Required work: Your task is to reproduce the material exactly.

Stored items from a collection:
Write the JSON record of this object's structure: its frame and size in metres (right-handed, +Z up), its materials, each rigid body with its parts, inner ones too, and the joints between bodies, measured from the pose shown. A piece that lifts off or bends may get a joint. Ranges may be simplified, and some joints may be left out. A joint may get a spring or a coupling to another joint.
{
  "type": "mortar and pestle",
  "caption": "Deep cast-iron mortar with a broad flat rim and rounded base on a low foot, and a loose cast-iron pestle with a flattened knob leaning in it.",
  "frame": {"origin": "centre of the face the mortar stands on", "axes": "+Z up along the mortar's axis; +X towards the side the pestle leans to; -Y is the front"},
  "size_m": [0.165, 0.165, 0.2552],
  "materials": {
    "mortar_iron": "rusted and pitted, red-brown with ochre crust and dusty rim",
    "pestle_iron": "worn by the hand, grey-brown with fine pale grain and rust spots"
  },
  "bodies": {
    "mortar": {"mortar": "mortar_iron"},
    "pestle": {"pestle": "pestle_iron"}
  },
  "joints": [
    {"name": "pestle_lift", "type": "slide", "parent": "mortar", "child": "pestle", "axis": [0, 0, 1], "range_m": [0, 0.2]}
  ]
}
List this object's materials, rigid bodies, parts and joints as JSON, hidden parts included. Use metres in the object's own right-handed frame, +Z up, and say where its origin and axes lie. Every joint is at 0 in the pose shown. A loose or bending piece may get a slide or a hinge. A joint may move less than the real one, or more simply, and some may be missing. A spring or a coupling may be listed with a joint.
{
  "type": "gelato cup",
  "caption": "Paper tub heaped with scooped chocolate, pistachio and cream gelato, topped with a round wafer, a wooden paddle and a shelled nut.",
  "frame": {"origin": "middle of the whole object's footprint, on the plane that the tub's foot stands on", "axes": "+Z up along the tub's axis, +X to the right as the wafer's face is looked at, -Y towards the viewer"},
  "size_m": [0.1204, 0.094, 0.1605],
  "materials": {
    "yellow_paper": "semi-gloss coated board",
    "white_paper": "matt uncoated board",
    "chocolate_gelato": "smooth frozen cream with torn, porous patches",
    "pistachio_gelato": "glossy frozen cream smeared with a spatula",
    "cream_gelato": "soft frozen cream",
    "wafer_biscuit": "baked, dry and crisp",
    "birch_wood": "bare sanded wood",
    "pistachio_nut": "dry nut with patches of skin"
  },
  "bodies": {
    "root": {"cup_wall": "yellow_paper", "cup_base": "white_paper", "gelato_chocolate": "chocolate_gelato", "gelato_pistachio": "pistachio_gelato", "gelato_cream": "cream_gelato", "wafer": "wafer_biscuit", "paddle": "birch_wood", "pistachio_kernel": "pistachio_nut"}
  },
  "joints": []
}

Solution to the problem:
Write the JSON record of this object's structure: its frame and size in metres (right-handed, +Z up), its materials, each rigid body with its parts, inner ones too, and the joints between bodies, measured from the pose shown. A piece that lifts off or bends may get a joint. Ranges may be simplified, and some joints may be left out. A joint may get a spring or a coupling to another joint.
{
  "type": "mortar and pestle",
  "caption": "Deep cast-iron mortar with a broad flat rim and rounded base on a low foot, and a loose cast-iron pestle with a flattened knob leaning in it.",
  "frame": {"origin": "centre of the face the mortar stands on", "axes": "+Z up along the mortar's axis; +X towards the side the pestle leans to; -Y is the front"},
  "size_m": [0.165, 0.165, 0.2552],
  "materials": {
    "mortar_iron": "rusted and pitted, red-brown with ochre crust and dusty rim",
    "pestle_iron": "worn by the hand, grey-brown with fine pale grain and rust spots"
  },
  "bodies": {
    "mortar": {"mortar": "mortar_iron"},
    "pestle": {"pestle": "pestle_iron"}
  },
  "joints": [
    {"name": "pestle_lift", "type": "slide", "parent": "mortar", "child": "pestle", "axis": [0, 0, 1], "range_m": [0, 0.2]}
  ]
}
List this object's materials, rigid bodies, parts and joints as JSON, hidden parts included. Use metres in the object's own right-handed frame, +Z up, and say where its origin and axes lie. Every joint is at 0 in the pose shown. A loose or bending piece may get a slide or a hinge. A joint may move less than the real one, or more simply, and some may be missing. A spring or a coupling may be listed with a joint.
{
  "type": "gelato cup",
  "caption": "Paper tub heaped with scooped chocolate, pistachio and cream gelato, topped with a round wafer, a wooden paddle and a shelled nut.",
  "frame": {"origin": "middle of the whole object's footprint, on the plane that the tub's foot stands on", "axes": "+Z up along the tub's axis, +X to the right as the wafer's face is looked at, -Y towards the viewer"},
  "size_m": [0.1204, 0.094, 0.1605],
  "materials": {
    "yellow_paper": "semi-gloss coated board",
    "white_paper": "matt uncoated board",
    "chocolate_gelato": "smooth frozen cream with torn, porous patches",
    "pistachio_gelato": "glossy frozen cream smeared with a spatula",
    "cream_gelato": "soft frozen cream",
    "wafer_biscuit": "baked, dry and crisp",
    "birch_wood": "bare sanded wood",
    "pistachio_nut": "dry nut with patches of skin"
  },
  "bodies": {
    "root": {"cup_wall": "yellow_paper", "cup_base": "white_paper", "gelato_chocolate": "chocolate_gelato", "gelato_pistachio": "pistachio_gelato", "gelato_cream": "cream_gelato", "wafer": "wafer_biscuit", "paddle": "birch_wood", "pistachio_kernel": "pistachio_nut"}
  },
  "joints": []
}